I 100% recommend this, not only for your Dark development, but for any development of any backend. It was so handy in hooking up my Slackbot endpoints (more about this in a future post).

It was so handy because dark

  • stores a pretty deep history of traces
  • doesn’t make you guess what your integration contract might be
  • keeps the trace UX really trim, so your debugging tools aren’t in the way

Darklang 😃

So there’s a language, Darklang, part of the Dark framework. I struggled for a few hours with the syntax, which is based off of statically typed functional languages, because I haven’t written in FPs in years.

BUT THEN I found that language documentation I was talking about earlier, and it was smooth sailing.

Co-founder, Paul Biggar, wrote a great post if you’d like to deep-dive into their choices for the language.

What parts of Dark did you use?

I’m including my code as an example, and that means it might be useful for you to know how they all hook together.
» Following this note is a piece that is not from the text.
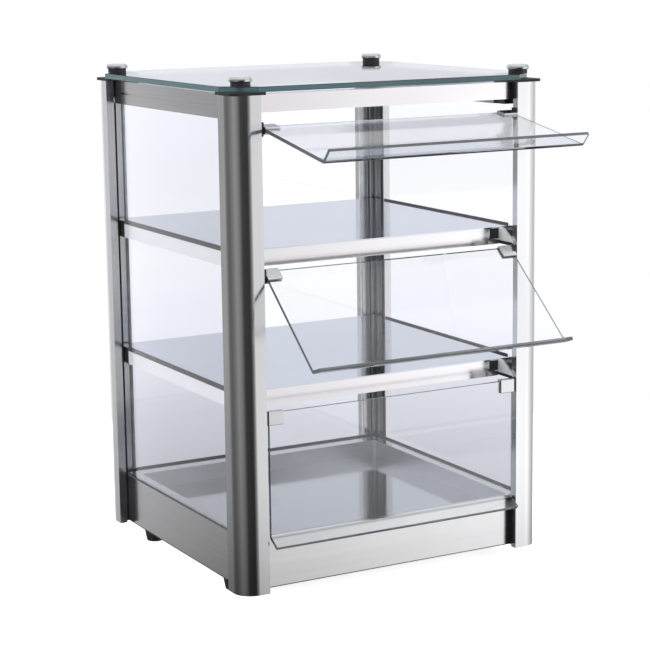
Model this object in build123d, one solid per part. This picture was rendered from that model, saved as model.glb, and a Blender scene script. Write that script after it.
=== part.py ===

For more context, here’s my post on the project I used to evaluate this tech.

    participant D as Dark
    participant S as Slack
    participant V as Vue.js Web App
    S->>D: This person signed up to be surveyed!
    activate D
    D-->>S: Cool, thanks!
    D->>D: Store authentication tokens for later
    D->>D: Generate random dates and times to survey people
    loop Every minute
    D->>D: Check if there are any surveys to send
    opt If a survey needs to go out
    D->>S: Send slack message with link to survey
    deactivate D
    S->>V: User clicks link to start survey
    activate V
    V->>D: User submits survey
    deactivate V
    D->>D: Store answers
    V->>D: User clicks link to view survey results
    D-->>V: Here's the data you need!


For the sake of simplicity, let’s ignore the Slackbot authentication endpoints.

That leaves two - what ended up being - pretty simple endpoints:

  1. POST a new survey
  2. GET all of this user’s surveys

Creating an endpoint was the first thing I did with Dark. The beauty of it is that it’s live as soon as you create it. So I was able to start hitting the endpoint immediately, which - if you’re at all familiar with normal API development… that is never how it goes.

Notice how easy it is to

  • Work with the request body in JSON
  • Access a query parameter

Datastores 😍

Ohh databases *wistful sigh*…

Setting up these datastores was SO EASY. Thank you Dark for not having us make SQL queries. 👏👏

Here’s one of my tables

I love being able to see which of my other objects use the datastore. It made keeping track of my dependencies that much easier.

Cron 😍

Okay, let’s be honest, I’ve never really understood cron jobs. I’ve had a lot of friends and co-workers talk about them and it’s one of those just-smile-and-nod things for me.

BUT, I needed one for my backend in order to periodically check for surveys that need to be sent out.

I’ve come to realize that once you take away the whole server part of a backend, cron jobs become way less intimidating.

Functions 😍

Okay functions are a great part of this tech. It let me extract out my crazzzyyy business logic which kept everything else nice and tidy.

I need to show you how crazy I had to get with a function…

For the app, I needed to send 8 surveys a day for a week at random times during waking hours. So what you see is all the complexity behind randomly generating times without a randomness library 😂😭😬


I loved having the REPL component available while I was testing.

REPL made it super easy to

  • Clear datastores out for editing
  • Looking at everything I had in my datastores
  • Testing my functions

Here are the ones I made

The best thing I learned from Dark…

(I’m sorry, I must say this again)

When you remove the server out of the equation, building a backend becomes way less intimidating, extremely quick to build, and results in a simpler collection of code.